# Description of the task:
Extract the lines that carry the string "bodies" from the listing.

# Information provided:
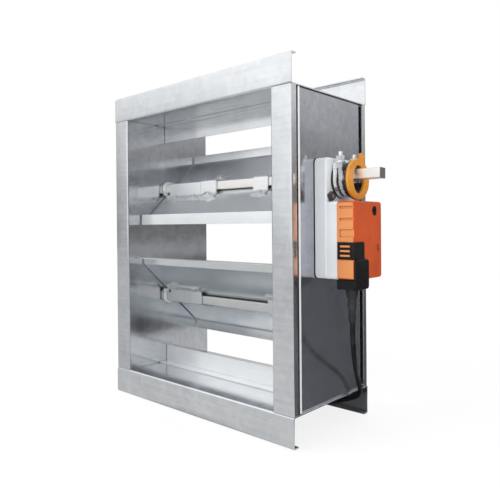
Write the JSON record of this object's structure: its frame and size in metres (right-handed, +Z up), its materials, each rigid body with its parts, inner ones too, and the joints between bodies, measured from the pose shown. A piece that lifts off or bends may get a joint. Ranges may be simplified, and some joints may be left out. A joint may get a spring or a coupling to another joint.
{
  "type": "volume control damper",
  "caption": "Rectangular duct damper with opposed folded blades on square shafts, geared together in the side frame and driven by a clamp-on electric actuator.",
  "frame": {"origin": "on the floor under the middle of the casing, midway between its flange faces", "axes": "+X towards the actuator side, +Y along the air flow, +Z up"},
  "size_m": [0.335, 0.132, 0.365],
  "materials": {
    "galvanised_sheet": "glossy galvanised",
    "zinc_plated_steel": "bright zinc",
    "clamp_black": "satin",
    "bush_nylon": "satin",
    "gear_nylon": "satin",
    "housing_grey": "fine grain",
    "cover_orange": "fine grain",
    "ring_yellow": "satin",
    "button_black": "satin",
    "cable_black": "matte",
    "board_green": "satin"
  },
  "bodies": {
    "casing": {"left_side_channel": "galvanised_sheet", "right_side_channel": "galvanised_sheet", "bottom_channel": "galvanised_sheet", "top_channel": "galvanised_sheet", "casing_rivets": "zinc_plated_steel", "bottom_blade_stop": "galvanised_sheet", "top_blade_stop": "galvanised_sheet", "jamb_cover": "galvanised_sheet", "upper_idler_axle": "zinc_plated_steel", "lower_idler_axle": "zinc_plated_steel", "idler_clips": "zinc_plated_steel", "actuator_base": "housing_grey", "actuator_cover": "cover_orange", "actuator_motor": "zinc_plated_steel", "actuator_circuit_board": "board_green", "anti_rotation_bracket": "galvanised_sheet", "bracket_screw": "zinc_plated_steel", "connector_block": "button_black", "cable_gland": "button_black", "end_stop_clip": "clamp_black", "end_stop_insert": "zinc_plated_steel", "direction_switch": "clamp_black", "service_plug": "clamp_black", "power_cable": "cable_black", "cable_coil": "cable_black"},
    "upper_blade_set": {"upper_blade": "galvanised_sheet", "drive_shaft": "zinc_plated_steel", "right_upper_bush": "bush_nylon", "left_upper_bush": "bush_nylon", "upper_left_strap": "zinc_plated_steel", "upper_right_strap": "zinc_plated_steel", "upper_strap_rivets": "zinc_plated_steel", "shaft_lock_saddle": "zinc_plated_steel", "shaft_lock_screws": "zinc_plated_steel", "cover_bush": "bush_nylon", "drive_gear": "gear_nylon", "spindle_hub": "clamp_black", "clamp_bands": "zinc_plated_steel", "clamp_u_bolt": "zinc_plated_steel", "clamp_jaw": "zinc_plated_steel", "clamp_nuts": "zinc_plated_steel", "position_indicator": "ring_yellow"},
    "lower_blade_set": {"lower_blade": "galvanised_sheet", "lower_shaft": "zinc_plated_steel", "right_lower_bush": "bush_nylon", "left_lower_bush": "bush_nylon", "lower_left_strap": "zinc_plated_steel", "lower_right_strap": "zinc_plated_steel", "lower_strap_rivets": "zinc_plated_steel", "lower_gear": "gear_nylon"},
    "upper_idler": {"upper_idler_gear": "gear_nylon"},
    "lower_idler": {"lower_idler_gear": "gear_nylon"},
    "release_button": {"release_button": "button_black", "release_button_ribs": "cover_orange"}
  },
  "joints": [
    {"name": "blade_drive", "type": "hinge", "parent": "casing", "child": "upper_blade_set", "pos_m": [0, -0.0025, 0.2535], "axis": [1, 0, 0], "range_deg": [-43, 47]},
    {"name": "lower_blade_turn", "type": "hinge", "parent": "casing", "child": "lower_blade_set", "pos_m": [0, -0.0025, 0.1155], "axis": [1, 0, 0], "range_deg": [-47, 43]},
    {"name": "upper_idler_turn", "type": "hinge", "parent": "casing", "child": "upper_idler", "pos_m": [0, -0.0025, 0.2075], "axis": [1, 0, 0], "range_deg": [-47, 43]},
    {"name": "lower_idler_turn", "type": "hinge", "parent": "casing", "child": "lower_idler", "pos_m": [0, -0.0025, 0.1615], "axis": [1, 0, 0], "range_deg": [-43, 47]},
    {"name": "release_button_press", "type": "slide", "parent": "casing", "child": "release_button", "axis": [0, 1, 0], "range_m": [0, 0.0025], "stiffness_N_per_m": 400, "springref_m": -0.001}
  ],
  "couplings": [
    {"joint": "upper_idler_turn", "follows": "blade_drive", "ratio": -1},
    {"joint": "lower_idler_turn", "follows": "blade_drive", "ratio": 1},
    {"joint": "lower_blade_turn", "follows": "blade_drive", "ratio": -1}
  ]
}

# Solution to the exercise:
Write the JSON record of this object's structure: its frame and size in metres (right-handed, +Z up), its materials, each rigid body with its parts, inner ones too, and the joints between bodies, measured from the pose shown. A piece that lifts off or bends may get a joint. Ranges may be simplified, and some joints may be left out. A joint may get a spring or a coupling to another joint.
  "bodies": {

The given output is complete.